The software engineering job market is brutally competitive. It has notoriety for being unforgiving, unfair, and unpredictable. And yet, there are those at the top that experience success and the few that are able to break across this barrier. Every competitive scenario has a set of basic rules for how one competes, whether it's a game or a job interview. These written rules are simple: don't cheat and try your best and the best candidate will surely prevail. But it's the ones who understand the set of unwritten rules that win.

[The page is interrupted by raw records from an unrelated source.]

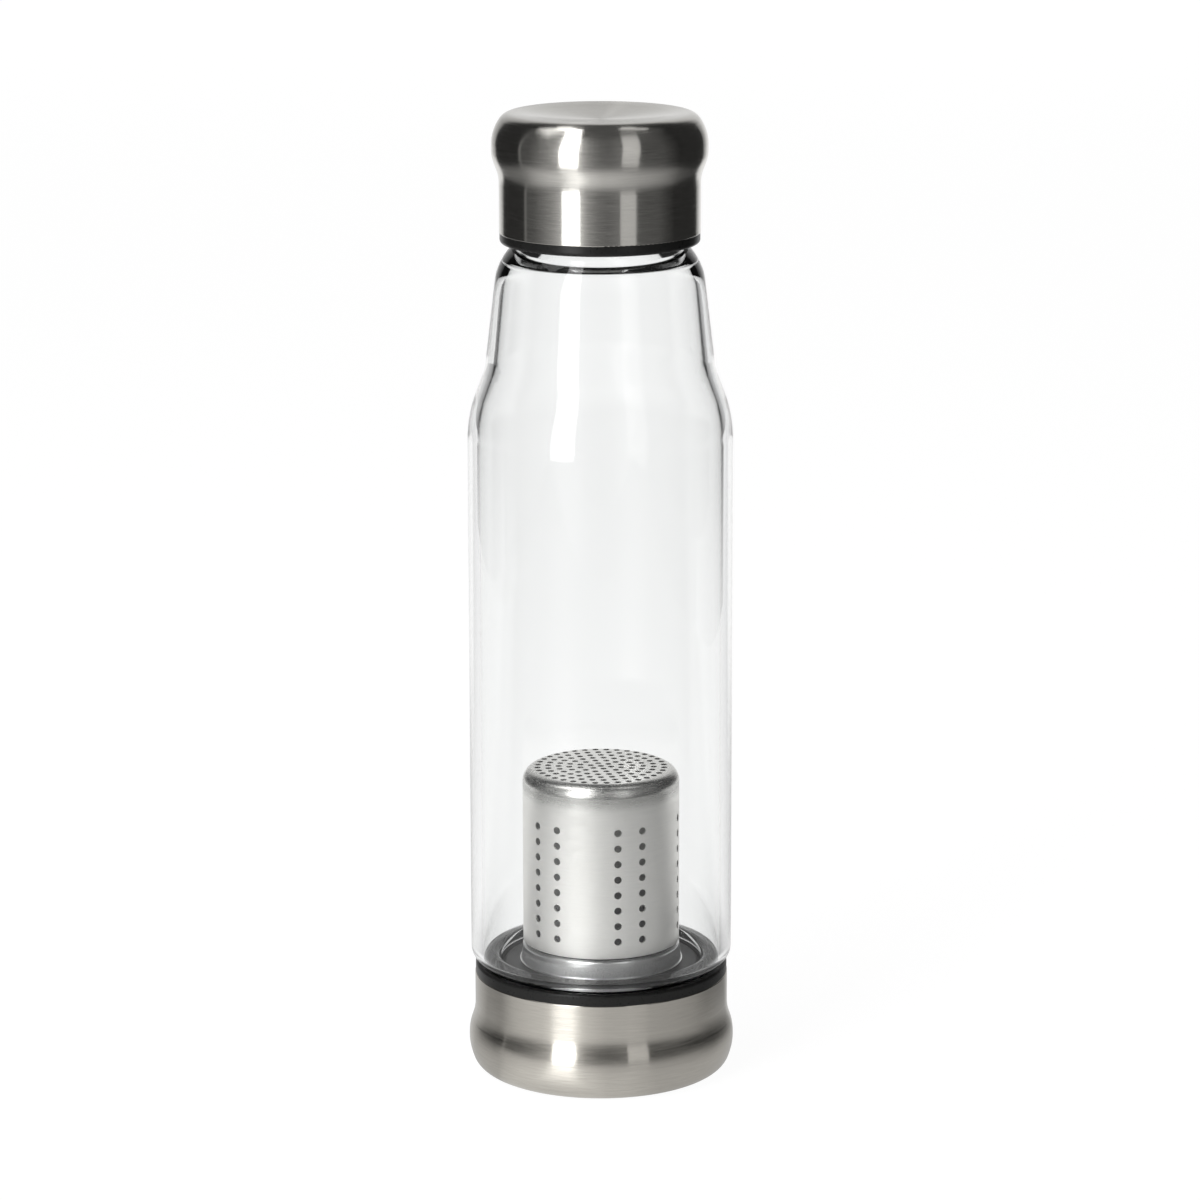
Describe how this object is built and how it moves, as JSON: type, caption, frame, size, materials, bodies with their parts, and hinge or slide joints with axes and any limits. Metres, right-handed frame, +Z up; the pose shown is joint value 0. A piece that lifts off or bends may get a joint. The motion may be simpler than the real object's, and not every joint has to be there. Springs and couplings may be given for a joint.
{
  "type": "fruit infuser water bottle",
  "caption": "Clear glass bottle with a threaded steel cap, a screw-on steel base and a perforated infuser basket inside.",
  "frame": {"origin": "centre of the base on the floor it stands on", "axes": "+Z up along the bottle's axis, -Y towards the viewer of the picture"},
  "size_m": [0.0662, 0.0662, 0.2401],
  "materials": {
    "shell_steel": "fine circular brushing, satin bright",
    "infuser_steel": "satin stainless steel, brushed round the axis",
    "tray_steel": "pressed stainless steel, bright, with a matte sloping side",
    "clear_glass": "clear polished glass",
    "black_plastic": "black, smooth, slightly satin",
    "silicone": "milky white food-grade silicone"
  },
  "bodies": {
    "base": {"base_shell": "shell_steel", "base_insert": "black_plastic", "infuser_tray": "black_plastic", "infuser_collar": "tray_steel"},
    "lower_seal": {"base_seal": "silicone"},
    "bottle": {"glass_body": "clear_glass"},
    "upper_seal": {"cap_seal": "silicone"},
    "cap": {"cap_shell": "shell_steel", "cap_insert": "black_plastic"},
    "infuser": {"infuser_basket": "infuser_steel"}
  },
  "joints": [
    {"name": "body_turn", "type": "hinge", "parent": "base", "child": "lower_seal", "pos_m": [0, 0, 0], "axis": [0, 0, 1], "range_deg": [0, 720]},
    {"name": "body_rise", "type": "slide", "parent": "lower_seal", "child": "bottle", "axis": [0, 0, 1], "range_m": [0, 0.0161]},
    {"name": "cap_rise", "type": "slide", "parent": "bottle", "child": "upper_seal", "axis": [0, 0, 1], "range_m": [0, 0.0241]},
    {"name": "cap_turn", "type": "hinge", "parent": "upper_seal", "child": "cap", "pos_m": [0, 0, 0], "axis": [0, 0, 1], "range_deg": [0, 1080]},
    {"name": "infuser_lift", "type": "slide", "parent": "base", "child": "infuser", "axis": [0, 0, 1], "range_m": [0, 0.06]}
  ],
  "couplings": [
    {"joint": "body_rise", "follows": "body_turn", "m_per_rad": 0.0012732},
    {"joint": "cap_rise", "follows": "cap_turn", "m_per_rad": 0.0012732}
  ]
}
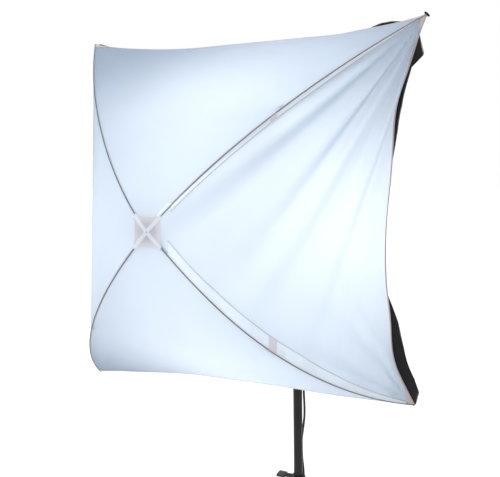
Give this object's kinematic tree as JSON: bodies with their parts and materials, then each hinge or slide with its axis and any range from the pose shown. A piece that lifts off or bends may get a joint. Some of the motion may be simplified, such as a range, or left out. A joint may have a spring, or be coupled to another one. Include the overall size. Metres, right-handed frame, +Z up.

Is labeling people with skill leagues bad or demeaning? There is a tendency to ascribe an unforgiving and unpredictable system as being full of gate-keeping and elitism. This isn't an entirely wrong assessment because there are clearly many who stand to benefit by making sure those who are at the top stay at the top. In the context of a bronze-to-grandmaster guide, a label for a skill level is not about keeping those at the bottom at the bottom. It's about clearly identifying the skills necessary to move to the next level. It's about avoiding harmful gimmicks that claim to be shortcuts. It's about navigating the noise and understanding problems in the context of your own journey.